Basically down to my final few weeks here in NYC, and it’s crunch time in a major way. I’ve been running all over the place, taking care of all kinds of loose odds and ends (health insurance stuff, banking, buying last minute stuff), working on getting a subletter for my roommate, selling what belongings I have (so far I’ve raised about $1650 from selling my gym membership and a few items here and there), PACKING, and of course, seeing all my friends here while I can. It’s incredibly exhausting.
With all that I haven’t had much time to write, but as you can see, this blog is important to me for recording my feelings more so than anything else, and this weekend I’ve realized major feelings.
I suppose all the adrenaline and distractions have kept me from feeling, and I don’t doubt that I won’t even begin to realize many more emotions until after I leave. In any case – this weekend I felt some very real anxiety, fear, and sadness.
In the past week I’ve been conscientious about taking photos of all my friends, recording all the fun, joy, love. At first it was just usual fun – like going to a free summer concert on Pier 54 with Colin and Sam, but then it became all the more real when Oliver, Tan and Susie came down from Boston specially to visit me before my grand departure, and when I said goodbye to them, I realized how hard it will be. I mean, I don’t see my Boston friends all that often, obviously, but knowing that I can do so within about 4 hours or so, has always given me comfort. That is especially the case with Susanna, one of my best friends from law school, who also came up to NY that weekend from DC.

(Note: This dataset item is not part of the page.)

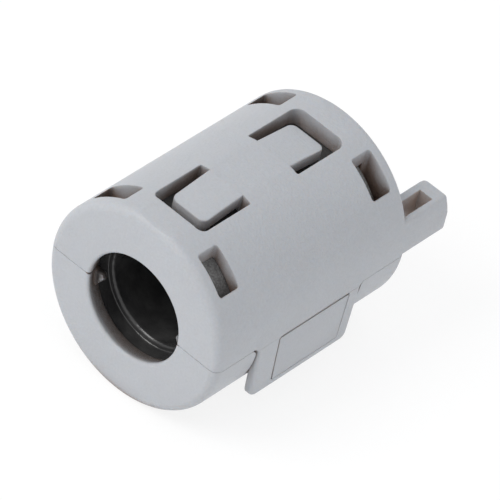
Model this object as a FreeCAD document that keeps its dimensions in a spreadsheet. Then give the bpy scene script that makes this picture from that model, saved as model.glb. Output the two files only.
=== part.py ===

When Su moved to DC a few years ago, it did feel sad, yet it had never been hard to continue our close-knit friendship. We talk about a few times a week on the phone, send numerous e-mails, and she visits frequently, and vice versa. But once I move, the 12-hour time difference will make that all the more difficult, and DC is definitely much more than a 4-hour drive away. And even if I could get accustomed to the 15+ hour plane trip, it’s not all that convenient nor as inexpensive as booking a Bolt bus. Having that option taken away from me is rather paralyzing when it comes to my closest friends. Even if I’m not joined at the hip to them, knowing that I am never all that far has always given me comfort.
As the time winds down, I’ve also gotten some “words of wisdom” from various folks, particularly older friends, who feel the urge to leave me with some advice and encouragement. All the seriousness about my “potential” and the “opportunity” starts to also give me stress about this “adventure,” as others term it, and I am afraid of what will come of this whole trip. And what happens if nothing does? I mean, that’s very unlikely, but still — what if I completely fail to take anything from this grand trip? Will it all have been in vain?
While uncertainty is an element in every life, I have certainly dished up more than my fair share in this venture. I don’t know if I’ll hate Hong Kong; I don’t know if I’ll get a job at all or if I do, what kind of a job; I don’t know if I will in fact make it through a full year; I don’t know if something might call me back; I don’t know if I’ll instead get a job in a whole other part of the world, say Amsterdam or Dubai. I have merely committed to CUHK from Sept. 3 through Dec. 4, and that’s all I know for now.
Worse, knowing so little while being so far from people who have truly been the spine of my support system seems so hard. Having grown up with 3 sisters and a very tight knit family, complemented by very close friends, some I’ve known for decades now, I know I will really be testing myself in HK.
It was this weekend I first realized that I’m actually coming to a close on my life in NY (for now, as I keep reassuring myself), and that I am truly going to miss it.